* **DATA SEGMENT**:
· · · · ·

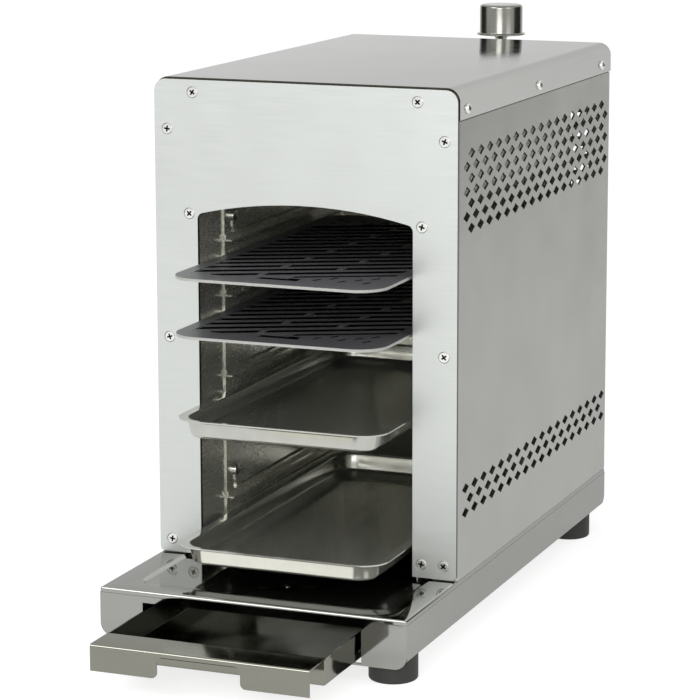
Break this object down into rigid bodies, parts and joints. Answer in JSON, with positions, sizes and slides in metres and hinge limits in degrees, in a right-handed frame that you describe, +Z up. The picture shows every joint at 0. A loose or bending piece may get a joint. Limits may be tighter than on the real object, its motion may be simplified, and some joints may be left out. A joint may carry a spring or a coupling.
{
  "type": "gas steak grill",
  "caption": "Narrow stainless steel top-heat gas grill with slide-in grates and trays, a notched drip drawer under a wide base and a gas tap behind.",
  "frame": {"origin": "centre of the bounding box on the table, with the drawer, trays and grates at rest", "axes": "+X to the grill's right seen from the front, +Y from the open front to the gas tap, +Z up"},
  "size_m": [0.2402, 0.6456, 0.4289],
  "materials": {
    "front_steel": "fine horizontal brushing",
    "side_steel": "satin, fine grain",
    "cover_steel": "satin",
    "polished_steel": "polished to a mirror",
    "drawer_steel": "polished",
    "liner_steel": "plain mill finish",
    "rack_steel": "plain mill finish",
    "tray_steel": "drawn and polished",
    "grate_black": "matt black enamel",
    "screw_steel": "bright",
    "knob_steel": "turned satin",
    "tap_brass": "machined",
    "probe_copper": "drawn tube",
    "tile_ceramic": "perforated, unglazed",
    "foot_rubber": "matt black"
  },
  "bodies": {
    "case": {"front_panel": "front_steel", "front_panel_screws": "screw_steel", "side_panel_left": "side_steel", "side_panel_right": "side_steel", "top_cover": "cover_steel", "cover_screws": "screw_steel", "rear_panel": "side_steel", "rear_panel_screws": "screw_steel", "base_chassis": "polished_steel", "base_screws": "screw_steel", "drawer_rail_left": "liner_steel", "drawer_rail_right": "liner_steel", "foot_front_left": "foot_rubber", "foot_front_right": "foot_rubber", "foot_rear_left": "foot_rubber", "foot_rear_right": "foot_rubber", "foot_screws": "screw_steel", "inner_wall_left": "liner_steel", "inner_wall_right": "liner_steel", "inner_rear_wall": "liner_steel", "rack_posts_left": "rack_steel", "rack_posts_right": "rack_steel", "rack_bolts": "screw_steel", "rail_lower_tray_left": "rack_steel", "rail_lower_tray_right": "rack_steel", "rail_upper_tray_left": "rack_steel", "rail_upper_tray_right": "rack_steel", "rail_lower_grate_left": "rack_steel", "rail_lower_grate_right": "rack_steel", "rail_upper_grate_left": "rack_steel", "rail_upper_grate_right": "rack_steel", "tip_guides_left": "rack_steel", "tip_guides_right": "rack_steel", "burner_housing": "liner_steel", "burner_tiles": "tile_ceramic", "burner_frame": "liner_steel", "burner_screws": "screw_steel", "burner_hood": "liner_steel", "mixer_tube": "liner_steel", "valve_bracket": "side_steel", "bracket_screws": "screw_steel", "injector": "tap_brass", "valve_body": "tap_brass", "gas_inlet": "tap_brass", "flame_probe": "probe_copper"},
    "drawer": {"drip_drawer": "drawer_steel"},
    "upper_grate": {"upper_grate": "grate_black"},
    "lower_grate": {"lower_grate": "grate_black"},
    "upper_tray": {"upper_tray": "tray_steel"},
    "lower_tray": {"lower_tray": "tray_steel"},
    "tap_plug": {"valve_plug": "tap_brass", "return_spring": "screw_steel"},
    "knob": {"valve_spindle": "screw_steel", "control_knob": "knob_steel"}
  },
  "joints": [
    {"name": "drawer_slide", "type": "slide", "parent": "case", "child": "drawer", "axis": [0, -1, 0], "range_m": [-0.06, 0.13]},
    {"name": "upper_grate_slide", "type": "slide", "parent": "case", "child": "upper_grate", "axis": [0, -1, 0], "range_m": [-0.065, 0.26]},
    {"name": "lower_grate_slide", "type": "slide", "parent": "case", "child": "lower_grate", "axis": [0, -1, 0], "range_m": [-0.065, 0.26]},
    {"name": "upper_tray_slide", "type": "slide", "parent": "case", "child": "upper_tray", "axis": [0, -1, 0], "range_m": [-0.062, 0.26]},
    {"name": "lower_tray_slide", "type": "slide", "parent": "case", "child": "lower_tray", "axis": [0, -1, 0], "range_m": [-0.062, 0.26]},
    {"name": "tap_turn", "type": "hinge", "parent": "case", "child": "tap_plug", "pos_m": [0, 0.3022, 0.353], "axis": [0, 0, 1], "range_deg": [0, 180]},
    {"name": "knob_push", "type": "slide", "parent": "tap_plug", "child": "knob", "axis": [0, 0, -1], "range_m": [0, 0.0035], "stiffness_N_per_m": 2000, "springref_m": -0.003, "deforming": ["return_spring"]}
  ]
}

· · · · ·

* **TASK INSTRUCTIONS**: Copy down every line of the material above that includes the string "bodies".

* **CORRECT OUTPUT**:
Break this object down into rigid bodies, parts and joints. Answer in JSON, with positions, sizes and slides in metres and hinge limits in degrees, in a right-handed frame that you describe, +Z up. The picture shows every joint at 0. A loose or bending piece may get a joint. Limits may be tighter than on the real object, its motion may be simplified, and some joints may be left out. A joint may carry a spring or a coupling.
  "bodies": {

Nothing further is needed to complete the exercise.